Click here to a look at a digitized version of the entire Die Nordamerikanische Vogelwelt.

Nehrling starts out with the family of  “Drosseln” (thrushes), and particularly the “Wanderdrossel” (migrating thrush), more commonly known as the American robin.  Read Kevin Kurdylo’s partial translation of Nehrling’s section on the American robin in the MKI Winter 2007 Newsletter (attachment). A small selection:

The first flowers of spring are still slumbering beneath snow and ice; the bitter north and west winds continue to rage and roar over the northern parts of our country. All of nature appears desolate, devastated. Only solitary feathered visitors of the north can be seen moving about among the low bushes. Kinglets, crossbills, and redpolls sway on the snow-covered branches of firs and spruces. Then, completely unexpectedly, a loud and jubilant song resounds from the top of a nearby elm. There on that beautiful dark-green silver fir sits another of these singers! The robins have returned home, and despite the ice and snow they sing with exultation to announce the approach of spring. […]

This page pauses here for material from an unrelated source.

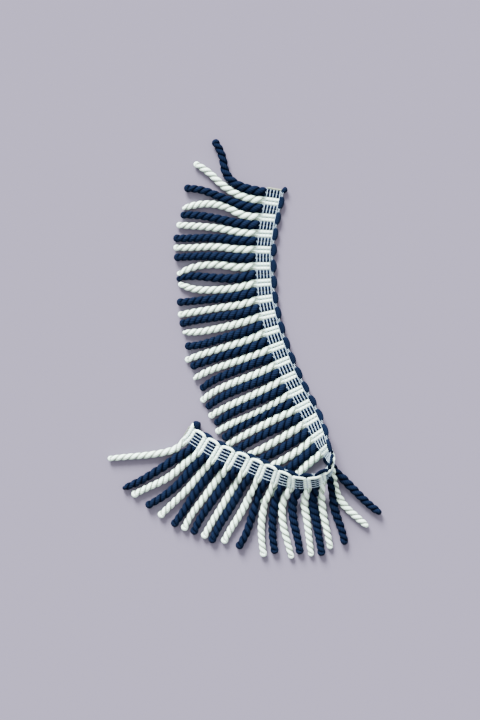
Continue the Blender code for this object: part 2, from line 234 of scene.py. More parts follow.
# The cut ends of the cords, past the outermost legs. Each place has its strand, and its distance
# across, its depth and the cord's radius, in millimetres.
STUBS = {
    ("navy", "start"): (
        (-0.92, 20.9, 0.7, 0.5), (-0.89, 20.6, 0.7, 1.7), (-0.76, 19.6, 0.7, 2.75),
        (-0.55, 18.3, 0.6, 2.6), (-0.34, 16.9, 0.3, 2.0)),
    ("navy", "end"): (
        (54.42, 16.4, 0.7, 2.1), (54.60, 18.0, 0.8, 3.0), (54.80, 19.6, 0.6, 3.9),
        (54.98, 21.2, 0.4, 4.1), (55.10, 22.6, 0.4, 3.5), (55.15, 23.5, 0.4, 1.2)),
    ("ivory", "start"): (
        (0.5, 17.6, -1.2, 0.5), (0.54, 17.2, -1.2, 1.5), (0.64, 16.2, -0.9, 1.9)),
    ("ivory", "end"): (
        (55.25, 15.4, 0.0, 2.1), (55.27, 17.4, 0.0, 2.0), (55.3, 19.2, 0.0, 1.6),
        (55.3, 19.8, 0.0, 0.5)),
}
STUB_RINGS = 3
# The last strand bows outwards round its bend, this far at most, and from so far before and after.
LAST_BOW = 2.2 * MM
LAST_BOW_REACH = 12.0 * MM

# The warp, woven flat. A thread has a ring at each step, in strands. It rides over a navy strand's
# legs and sinks into an ivory one's: how far from the heading's middle it lies, in millimetres, at
# these distances from the strand.
THREAD_STEP = 1 / 14
OVER_NAVY = ((0, 2.1), (0.12, 2.37), (0.25, 2.42), (0.38, 2.32), (0.5, 1.75))
OVER_IVORY = ((0, 1.92), (0.15, 1.80), (0.5, 1.75))
# A thread's place across, its face, its side of the pair and its width.
WarpThread = namedtuple("WarpThread", "across face side width")
# How far each thread of a pair lies from its line: over and beside the legs, and between the two
# legs of a navy strand, within this many strands of its middle.
PAIR_OVER_LEG = 0.12 * MM
PAIR_BESIDE_LEG = 0.15 * MM
PAIR_BETWEEN_LEGS = 0.42 * MM
BACK_PAIR = 0.09 * MM
BACK_BETWEEN_LEGS = 0.26 * MM
BETWEEN_REACH = 0.11
# Each edge has a crossed pair, which sinks at ivory strands and has one thread over the other by
# turns: how far across it lies, and how far its threads swing apart.
EDGE_SUNK = 1.2 * MM
EDGE_CROSSING = 0.12 * MM
EDGE_LINES = ((0.25 * MM, 0.25 * MM), (16.8 * MM, 0.85 * MM))

# The glue at each cut end: the strands that its bar spans, and its reach across and in depth, in
# millimetres. Its lumps move it by up to this much each way, and it stays off the surface.
GlueBar = namedtuple("GlueBar", "strands across depth")
GLUE_BARS = (
    GlueBar((FIRST_END - 0.14, FIRST_END + 0.17), (0.6, 15.5), (-2.75, 2.75)),
    GlueBar((LAST_END - 0.02, LAST_END + 0.14), (0.9, 15.0), (0.4, 2.75)),
)
GLUE_CUTS = 40
GLUE_ROUNDING = 2
GLUE_LUMPS = (0.25, 0.45, 0.15)
GLUE_LOWEST = 0.2 * MM

# Each cord's wrap of yarn: its depth, the length of one turn, how many threads wind side by side,
# less than none for the other hand, and how much the cord shines.
Wrap = namedtuple("Wrap", "depth pitch starts shine")
WRAPS = {
    "navy": Wrap(0.4 * MM, 1.9 * MM, -5, 0.0),
    "ivory": Wrap(0.3 * MM, 1.9 * MM, -5, 0.1),
    "warp": Wrap(0.08 * MM, 0.7 * MM, 1, 0.15),
}
# The scales of the fibres, of the patches and lumps, and of the card's tooth, a metre.
FIBRE_SCALE = 1400.0
PATCH_SCALE = 420.0
TOOTH_SCALE = 900.0
# A yarn's colour runs from shade to full over this range of its painted shade between threads and
# random patches, and its painted crease shade lifts over this range of its crease shade mask.
THREAD_SHADE_AND_TONE_RANGE = (0.2, 0.75)
CREASE_SHADE_RANGE = (0.08, 0.95)
CREASE_SHADE_FALL = 1.3
YARN_ROUGHNESS = (0.78, 0.95)
# The warp's shade and crease colours: painted shade between its threads, with random patches, and
# in its creases.
WARP_SHADE = 0.88
WARP_CREASE_SHADE = 0.7
GLUE_SHADE = 0.7

PHOTO_HEIGHT = 720
PIXEL = 1.016 * MM
PHOTO_CENTRE = (-4.2 * MM, -11.6 * MM)
CAMERA_HEIGHT = 2.4
CARD_HALF = 12.0
KEY_SPREAD = 26
KEY_FROM = (-0.35, 1.0, 0.6)
# The room is this much brighter towards the fringe's first end, and as much darker the other way.
ROOM_TILT = 0.6


def smooth_through(at, values):
    """A smooth curve through the values that never swings past them, as a function."""
    rise = np.diff(values) / np.diff(at)
    slopes = np.zeros(len(at))
    same_way = rise[1:] * rise[:-1] > 0
    slopes[1:-1][same_way] = (2 * rise[1:] * rise[:-1])[same_way] / (rise[1:] + rise[:-1])[same_way]
    slopes[0] = rise[0]
    slopes[-1] = rise[-1]

    def read(x):
        x = min(max(x, at[0]), at[-1])
        k = min(int(np.searchsorted(at, x, side="right")) - 1, len(at) - 2)
        span = at[k + 1] - at[k]
        t = (x - at[k]) / span
        first = (1 + 2 * t) * (1 - t) ** 2 * values[k] + t * (1 - t) ** 2 * span * slopes[k]
        second = t * t * (3 - 2 * t) * values[k + 1] + t * t * (t - 1) * span * slopes[k + 1]
        return float(first + second)

    return read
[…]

Perhaps none of the indigenous birds is so beloved of the American people as the robin. The first immigrants to Massachusetts, the “Pilgrim fathers,” named them Robins (or Robin Redbreasts), reminded of the wonderful robins of their English homeland. In the New England states the robin is highly esteemed and protected in every way. Because of this protection robins not only greatly multiplied, but also settled in large numbers in villages and cities. Few birds have so wide a distribution; they are found from the plateaus of Mexico to the northern polar region, from the shores of the Atlantic Ocean to the coast of the Pacific. None of the other thrushes can be found in so many areas.

In 1884, Nehrling moved to Gotha, Florida, where he planted a garden with over three thousand species of flowers, trees, shrubs, and vines. After a freeze in 1917 killed most of his plants, he relocated to Naples, Florida, and started a new garden there, which he named “Tropical Garden and Arboretum.” In both places he carried out pioneering work in plant hybridization and introduced non-native plants that have become staples in Florida gardens ever since. Nehrling loved the Southern landscape and its birds as much as the Wisconsin nature of his childhood. See how he introduces the “Mückenfänger,” the blue-gray gnatcatcher:

It was on a beautiful day in April in the year 1886, when I visited Lake Apopka in Florida. The magnificent deciduous forest along the shore was interrupted by groves of pines, dwarf palms, and low growing blueberries. These low-lying  areas are called hammock forests. There were also big oak trees, magnolias, tall palm trees, and many other Southern trees. Huge vines, lianas, and Carolina jasmine encircled shrubs and trees. At their base, beautiful ferns and orchids grew in abundance. Higher up you found Air Plants and Spanish moss. The lake’s murky water brimmed with fish. […]
The following day I spent at nearby Long Lake, a shallow body covered in water lilies. […] As I set silently musing on its shore watching the water lilies, I saw a pair of very small birds, briskly flying around and clasping on to the stems of tall reeds. Then they darted to a nearby tree, and to my surprise I discovered, only nine feet off the ground, the beautifully woven nest of the blue-gray gnatcatcher.

A unique aspect of Nehrling’s book on North American birds are entries on European specimens that people have introduced or tried to introduce in America. For example there is an entire chapter on “Die deutsche Feldlerche” (the German meadow lark). Writes Kevin Kurdylo in his above article:

“Nehrling comments that “the German, chiefly a sentimentalist, was ever aware that there are no suitable substitutions here for the birds of his homeland. With longing he thinks back to those times when the nightingale’s song permeated the grove, the rejoicing trill of the lark rang down from the blue heaven, and the fluting tones of the blackbird, the love song of the blackcap, and the call of the chaffinch resounded from mountain and valley. This love for the old homeland and for the songbirds that brightened one’s younger days motivated the founding of so-called acclimatization societies [Einbürgerungsvereine] in several locales.” Despite objections raised by several prominent ornithologists, efforts to introduce German songbirds proceeded in Cincinnati, St. Louis, Boston, and New York. Of the many birds released in these venues, Nehrling reports that only goldfinches in Boston and New York, and perhaps also larks in some places, were successfully domesticated. However, the 1889 attempt to bring German songbirds to Portland, Oregon, immediately had quite different results. […] So many reproduced successfully that the European birds were found all over the state within a few years, and with the mild climate, many did not even migrate for the winter months.

As summer is around the corner and our parks are opening again, we hope that you, too, are able to enjoy the natural landscape and its birds. And we hope that one day in the not-too-distant future you will be able to visit the MKI Library again and see Die Nordamerikanische Vogelwelt with your own eyes.